On Thu, Jun 2, 2022 at 10:10 PM srinivas pandruvada
<srinivas.pandruvada@xxxxxxxxxxxxxxx> wrote:
> On Thu, 2022-06-02 at 20:53 +0200, Arnd Bergmann wrote:
> >
> > I wonder how common this problem it is. Would it help to add a driver
> > workaround
> > like this?
> This issue affects only certain skews. The others already working as
> expected. These are important log bits for debug, we don't want to
> clear in this path. Printing warning for CLX stepping is fine without
> clearing unrelated bits 13 and 15.
> Read-modify-update should always work where we only update the bits of
> interest. Writing 1s to this register should be NOP.

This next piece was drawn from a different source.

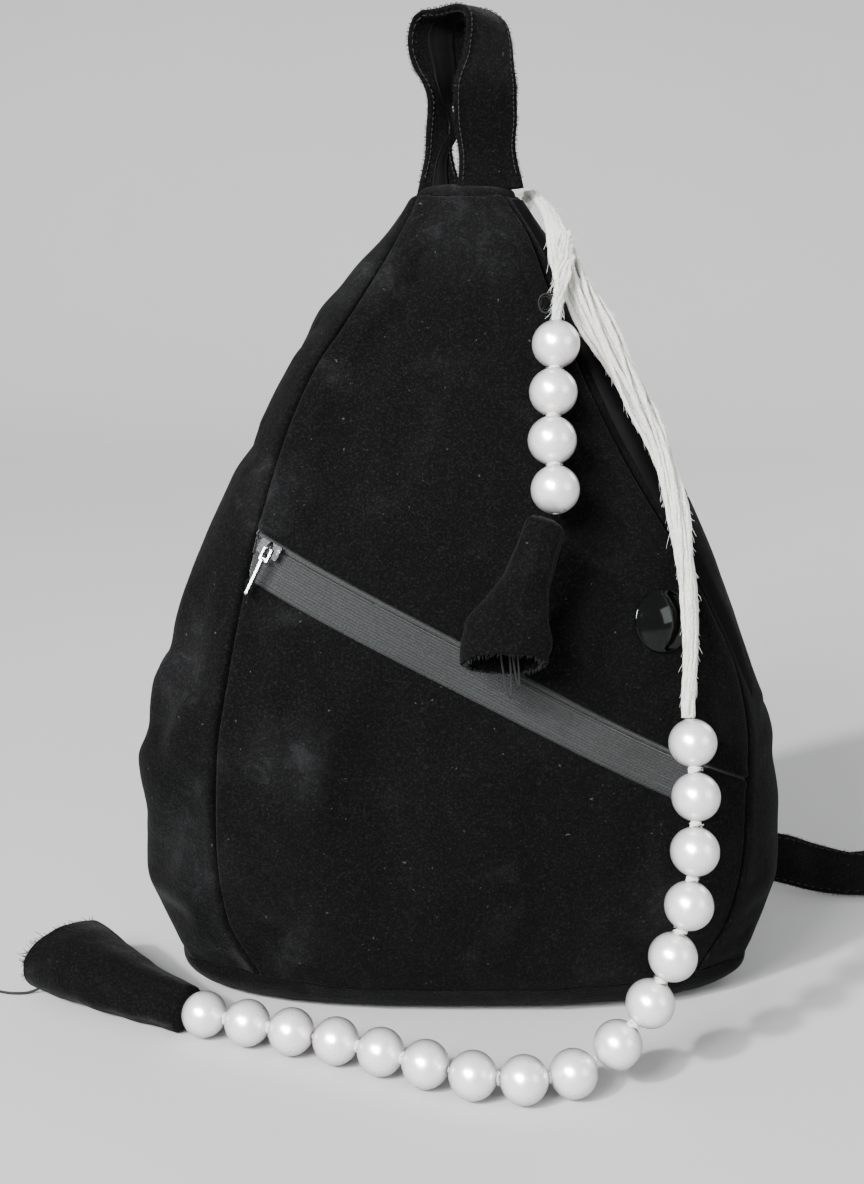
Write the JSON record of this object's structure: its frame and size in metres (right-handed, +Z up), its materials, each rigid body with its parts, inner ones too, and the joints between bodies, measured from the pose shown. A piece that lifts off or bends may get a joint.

The patch I suggested doesn't change the behavior unless the initial
write causes an exception. As long as only buggy microcode rejects the
write, the second write just serves to clear the state that causes the
repeated stack dumps.

Arnd

> > @@ -214,7 +214,13 @@ static void clear_therm_status_log(int level)
> >
> > rdmsrl(msr, msr_val);
> > msr_val &= mask;
> > - wrmsrl(msr, msr_val & ~THERM_STATUS_PROCHOT_LOG);
> > + if (wrmsrl_safe(msr, msr_val & ~THERM_STATUS_PROCHOT_LOG)) {
> > + /* work around Cascade Lake SKZ57 erratum */
> > + printk_once(KERN_WARNING "Failed to update IA32_THERM_STATUS, "
> > + "please upgrade microcode\n");
> > + wrmsrl(msr, msr_val & ~THERM_STATUS_PROCHOT_LOG &
> > + ~BIT(13) & ~BIT(15));
> > + }
> > }
> >